Benefits for the 2016 Olympic and Paralympic Games. The International Olympic Committee (IOC), the International Paralympic Committee (IPC) and other legal entities and indi­viduals involved in transactions regarding the 2016 Olympic and Paralympic Games will be granted tax benefits with respect to certain events occurring until 31 December 2016.

The IOC will be discharged of IPI, PIS, COFINS and certain other tax payments regarding certain events derived from its activities related to the organization and performance of the Olympic Games and Paralympic Games.

In general, companies related to or registered with the IOC are granted the suspension of IPI, PIS-Importation, COFINS­Importation, Import Tax and certain other taxes and fees with respect to the purchase of goods for use or consumption exclu­sively at the events, such as food, medical supplies, fuel, trophies, medals, promotional material, printed and nondurable goods (that last up to one year).

For durable goods and equipment, the legal act in force provides that the importation may be performed under the Special Customs Regime of Temporary Admission, which grants tempo­rary suspension of taxes. After the end of the competition, if durable goods imported through this regime are exported or donated to public-interest entities, the suspensions will turn into tax exemptions.
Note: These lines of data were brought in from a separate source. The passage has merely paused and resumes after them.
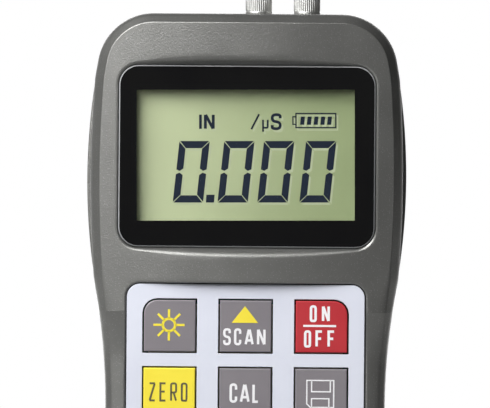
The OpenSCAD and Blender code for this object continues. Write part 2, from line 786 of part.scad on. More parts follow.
module socket(x) {
    color(steel) translate([x, socket_y, case_h]) difference() {
        union() {
            cylinder(r1 = socket_r - base_chamfer, r2 = socket_r, h = base_chamfer, $fn = fine);
            translate([0, 0, base_chamfer])
                cylinder(r = socket_r, h = base_h - base_chamfer + touch, $fn = fine);
            translate([0, 0, base_h])
                linear_extrude(socket_h - 2 * base_h + touch) polygon(ribbed_points(socket_r - rib_sink));
            translate([0, 0, socket_h - base_h])
                cylinder(r = socket_r - base_chamfer / 2, h = base_h, $fn = fine);
            translate([0, 0, -wall - shank_h])
                cylinder(r = shank_r, h = wall + shank_h + touch, $fn = fine);
        }
        translate([0, 0, socket_h - socket_bore_h])
            cylinder(r = socket_bore_r, h = socket_bore_h + overrun, $fn = fine);
        translate([0, 0, -wall - shank_h - overrun])
            cylinder(r = core_r + core_clear, h = wall + shank_h + socket_h + overrun, $fn = fine);
    }
}

module transmit_socket() { socket(socket_places[0]); }
module receive_socket() { socket(socket_places[1]); }

// The insulator and contact inside each socket
module socket_cores() {
    color([0.93, 0.92, 0.88]) for (x = socket_places) translate([x, socket_y, 0]) difference() {
        union() {
            translate([0, 0, core_bottom_z])
                cylinder(r = core_r, h = core_top_z - core_bottom_z, $fn = fine);
            translate([0, 0, core_bottom_z - core_flange_t])
                cylinder(r = shank_r, h = core_flange_t, $fn = fine);
            translate([0, 0, core_bottom_z - core_flange_t - core_tail_h])
                cylinder(r = core_tail_r, h = core_tail_h + touch, $fn = fine);
        }
        translate([0, 0, core_top_z - contact_d])
            cylinder(r = contact_r, h = contact_d + overrun, $fn = fine);
    }
}

module socket_nuts() {
    color(steel) for (x = socket_places)
        translate([x, socket_y, top_thread_z - nut_t]) difference() {
            cylinder(r = nut_flats / sqrt(3), h = nut_t, $fn = 6);
            translate([0, 0, -overrun])
                cylinder(r = shank_r + nut_clear, h = nut_t + 2 * overrun, $fn = fine);
        }
}

// Bare leads from the socket contacts down and forward to the board
module socket_leads() {
    lead_top = core_bottom_z - core_flange_t - core_tail_h;
    land_z = case_h - lead_land_drop;
    color([0.8, 0.6, 0.3]) for (x = socket_places) {
        translate([x, socket_y, land_z]) cylinder(r = lead_r, h = lead_top - land_z, $fn = fine);
        translate([x, socket_y, land_z]) sphere(r = lead_r, $fn = fine);
        peg(lead_r, x, land_z, board_back, socket_y);
    }
}

// A cell standing on its flat end, with its button up
module cell() {
    color([0.3, 0.32, 0.36]) rotate_extrude($fn = fine) polygon([
        [0, 0], [cell_r - cell_round, 0], [cell_r, cell_round],
        [cell_r, cell_h - button_h - cell_round], [cell_r - cell_round, cell_h - button_h],
        [button_r, cell_h - button_h], [button_r, cell_h], [0, cell_h]]);
}

cell_low = bay_z + spring_room + plate_t - contact_gap;
cell_high = bay_top - spring_room - plate_t + contact_gap;

module battery_left() { translate([-cell_x, cell_y, cell_low]) cell(); }
module battery_right() { translate([cell_x, cell_y, cell_high]) mirror([0, 0, 1]) cell(); }

// A tapering coil swept as one tube, standing on z = 0
module battery_spring(length) {
    count = spring_turns * spring_steps;
    rise = length - 2 * spring_wire_r;
    rings = [for (k = [0:count]) let (t = k / count, a = 360 * spring_turns * t,
        r = spring_foot_r + (spring_tip_r - spring_foot_r) * t)
        for (s = [0:spring_sides - 1]) let (b = 360 * s / spring_sides, q = r + spring_wire_r * cos(b))
        [q * cos(a), q * sin(a), spring_wire_r + rise * t + spring_wire_r * sin(b)]];
    sides = [for (k = [0:count - 1]) for (s = [0:spring_sides - 1])
        let (a = k * spring_sides + s, b = k * spring_sides + (s + 1) % spring_sides)
        each [[a, a + spring_sides, b + spring_sides], [a, b + spring_sides, b]]];
    ends = [[for (s = [0:spring_sides - 1]) s],
        [for (s = [spring_sides - 1:-1:0]) count * spring_sides + s]];
    polyhedron(rings, concat(sides, ends));
}

module battery_springs() {
    spring_h = spring_room - 2 * contact_gap;
    color(steel) {
        translate([-cell_x, cell_y, bay_z + plate_t]) battery_spring(spring_h);
        translate([cell_x, cell_y, bay_top - plate_t]) mirror([0, 0, 1]) battery_spring(spring_h);
    }
}

// Two separate plates at the top of the bay, one a cell's button meets and one a spring stands on
module battery_plates() {
    color(steel) for (side = [-1, 1])
        box([side * cell_x - plate_w / 2, cell_y - plate_h / 2, bay_top - plate_t],
            [side * cell_x + plate_w / 2, cell_y + plate_h / 2, bay_top]);
}

// One plate at the foot of the bay joins the cells
module battery_link() {
    color(steel) box([-cell_x - plate_w / 2, cell_y - link_h / 2, bay_z],
        [cell_x + plate_w / 2, cell_y + link_h / 2, bay_z + plate_t]);
}

module battery_cover() {
    color(casing_colour) {
        difference() {
            union() {
                box([-cover_w / 2, back_y - cover_t, hinge_z], [cover_w / 2, back_y, cover_top]);
                translate([-cover_w / 2, hinge_y, hinge_z]) rotate([0, 90, 0])
                    cylinder(r = nose_r, h = cover_w, $fn = fine);
                for (side = [-1, 1])
                    box([side * tongue_side - tongue_w / 2, hinge_y - tongue_t, hinge_z - tongue_h],
                        [side * tongue_side + tongue_w / 2, hinge_y, hinge_z]);
                box([-tab_w / 2, back_y - cover_t - tab_d, cover_top - tab_t],
                    [tab_w / 2, back_y - cover_t + touch, cover_top]);
            }
            for (i = [0:rib_count - 1])
                translate([-rib_w / 2, back_y, cover_top - rib_drop - i * rib_pitch])
                    rotate([0, 90, 0]) cylinder(r = rib_r, h = rib_w, $fn = fine);
        }
    }
}

module reference_disc() {
    color(steel) translate([0, disc_y + disc_t, disc_z]) rotate([90, 0, 0])
        rotate_extrude($fn = fine) polygon([[0, 0], [disc_r, 0], [disc_r, disc_t - disc_edge],
            [disc_r - disc_edge, disc_t], [0, disc_t]]);
}

module label_plate() {
    color([0.72, 0.72, 0.72]) round_plate(label_w, label_h, label_r,
        0, label_z, back_y - label_t, back_y);
}

front_shell();
rear_shell();
case_seal();
case_screws();
display_lens();
lens_gasket();
display_panel();
panel_frame();
light_guide();
contact_strips();
main_board();
board_screws();
processor();
memory_chip();
screening_can();
crystal();
capacitors();
sounder();
keypad_overlay();
key_light();
key_up();
key_power();
key_zero();
key_cal();
key_save();
key_velocity();
key_down();
key_enter();
dome_sheet();
key_domes();
transmit_socket();
receive_socket();
socket_cores();
socket_nuts();
socket_leads();
battery_left();
battery_right();
battery_springs();
battery_plates();
battery_link();
battery_cover();
reference_disc();
label_plate();
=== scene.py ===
import math

import bmesh
import bpy
import numpy as np
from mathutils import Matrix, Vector
from mathutils.geometry import delaunay_2d_cdt


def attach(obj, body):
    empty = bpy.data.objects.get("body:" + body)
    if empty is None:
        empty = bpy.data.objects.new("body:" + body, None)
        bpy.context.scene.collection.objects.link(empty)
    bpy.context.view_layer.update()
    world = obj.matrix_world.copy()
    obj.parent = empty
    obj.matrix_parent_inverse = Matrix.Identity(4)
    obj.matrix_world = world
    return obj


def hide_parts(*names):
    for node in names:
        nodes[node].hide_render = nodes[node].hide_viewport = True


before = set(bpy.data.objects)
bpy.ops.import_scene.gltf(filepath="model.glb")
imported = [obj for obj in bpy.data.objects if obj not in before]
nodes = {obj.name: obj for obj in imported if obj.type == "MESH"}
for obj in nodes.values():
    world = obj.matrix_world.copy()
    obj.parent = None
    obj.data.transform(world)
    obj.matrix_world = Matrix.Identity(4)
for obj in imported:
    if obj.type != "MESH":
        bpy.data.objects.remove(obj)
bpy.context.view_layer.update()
mm = 0.001  # every size below is in millimetres, as on a drawing of the gauge
materials = {}
print("frame loaded:", len(nodes), "nodes")


def sRgb(red, green, blue):
    # a colour picker's 0 to 255 value as the linear value that a shader wants
    c = np.array([red, green, blue]) / 255
    linear = np.where(c <= 0.04045, c / 12.92, ((c + 0.055) / 1.055) ** 2.4)
    return (*linear, 1.0)


# ---- shader nodes, and the groups that many materials share

def feed(tree, socket, value):
    # links another node's output to a socket, or sets a plain value on it
    if isinstance(value, bpy.types.NodeSocket):
        tree.links.new(value, socket)
    else:
        socket.default_value = value


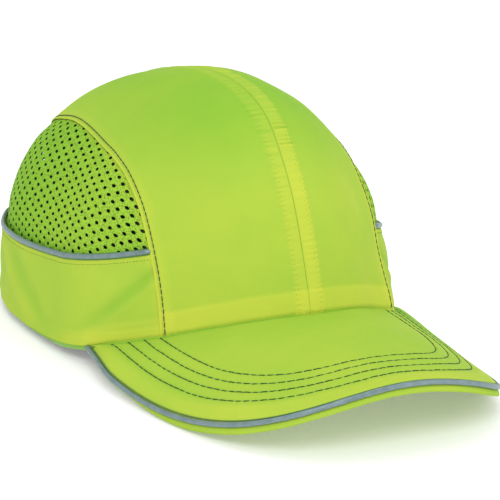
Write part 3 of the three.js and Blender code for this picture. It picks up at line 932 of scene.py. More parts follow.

In order to enjoy the tax benefits, the IOC, IOC firms linked to the Court of Arbitration for Sport (CAS), the World Anti-Doping Agency (WADA), National Olympic Committees, international sports federations, businesses and transmitters, accredited media, the sponsors of the Olympic and Paralympic Games, providers of IOC services and service providers of RIO 2016 shall be estab­lished in Brazil, even if only for organizing the Olympic and Paralympic Games or one of the following activities:

  • Marketing, held in Brazil, products and services
  • Hiring individuals with or without employment

Regarding ICMS, on 5 December 2008, the National Council for Fiscal Policy (Conselho Nacional de Política Fazendária or CONFAZ) and the states signed an ICMS Agreement, which grants ICMS exemption and suspension for operations related to the International Olympic Committee if the following conditions are satisfied:

  • The operations must be discharged of at least one of the following federal taxes:
    • Import Tax
    • IPI
    • PIS
    • COFINS
  • The taxpayer must be qualified through a Permanent Technical Committee (Comissão Técnica Permanente or COTEPE) Act

All benefits granted to the IOC also apply to the IPC.